Indeed, that's still my position. AFAICT the options of "fixing" this
interface are rather limited and we don't want to perpetuate the
legacy-ndo-based method of configuring VFs - so reimplementation is
not appealing..

One way of working around the 64k limit we discussed with Edwin was
filtering attributes, effectively doing two dumps each with different
filtering flags, so that each one fits (e.g. dropping stats in one and
MAC addresses in the other).

> In any case, while the idea of handling the malformed messages composed
> by existing kernels makes sense, we should IMHO consider this a kernel
> bug which should be fixed so that kernel does not reply with malformed
> netlink messages (independently of whether this patch is applied to
> iproute2 or not).

I wonder. There is something inherently risky about making
a precedent for user space depending on invalid kernel output.

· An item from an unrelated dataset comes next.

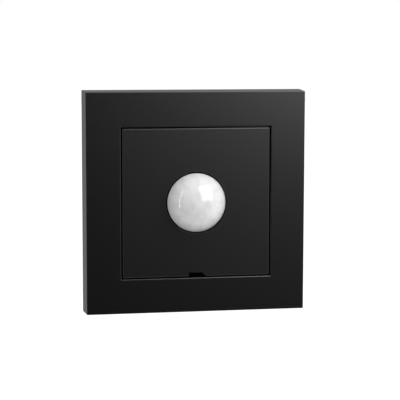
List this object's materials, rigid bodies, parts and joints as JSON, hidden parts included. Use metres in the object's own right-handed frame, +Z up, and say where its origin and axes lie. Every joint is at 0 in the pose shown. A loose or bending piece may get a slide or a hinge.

_If_ we want to fix the kernel, IMO we should only fix the kernel.
David Ahern Jan. 18, 2021, 3:48 a.m. UTC | #4
On 1/16/21 6:21 PM, Jakub Kicinski wrote:
> 
> I wonder. There is something inherently risky about making
> a precedent for user space depending on invalid kernel output.
> 
> _If_ we want to fix the kernel, IMO we should only fix the kernel.
> 

IMHO this is a kernel bug that should be fixed. An easy fix to check the
overflow in nla_nest_end and return an error. Sadly, nla_nest_end return
code is ignored and backporting any change to fix that will be
nightmare. A warning will identify places that need to be fixed.

We can at least catch and fix this overflow which is by far the primary
known victim of the rollover.
Edwin Peer Jan. 18, 2021, 5:31 p.m. UTC | #5
On Sat, Jan 16, 2021 at 5:21 PM Jakub Kicinski <kuba@kernel.org> wrote:

> I wonder. There is something inherently risky about making
> a precedent for user space depending on invalid kernel output.

In this instance, it's not depending on the invalid output at all.
Rather, the patch depends on a different and valid output that imparts
equivalent information. I do hear the concern though.

Regards,
Edwin Peer
Edwin Peer Jan. 18, 2021, 5:34 p.m. UTC | #6
On Sun, Jan 17, 2021 at 7:48 PM David Ahern <dsahern@gmail.com> wrote:

> IMHO this is a kernel bug that should be fixed. An easy fix to check the
> overflow in nla_nest_end and return an error. Sadly, nla_nest_end return
> code is ignored and backporting any change to fix that will be
> nightmare. A warning will identify places that need to be fixed.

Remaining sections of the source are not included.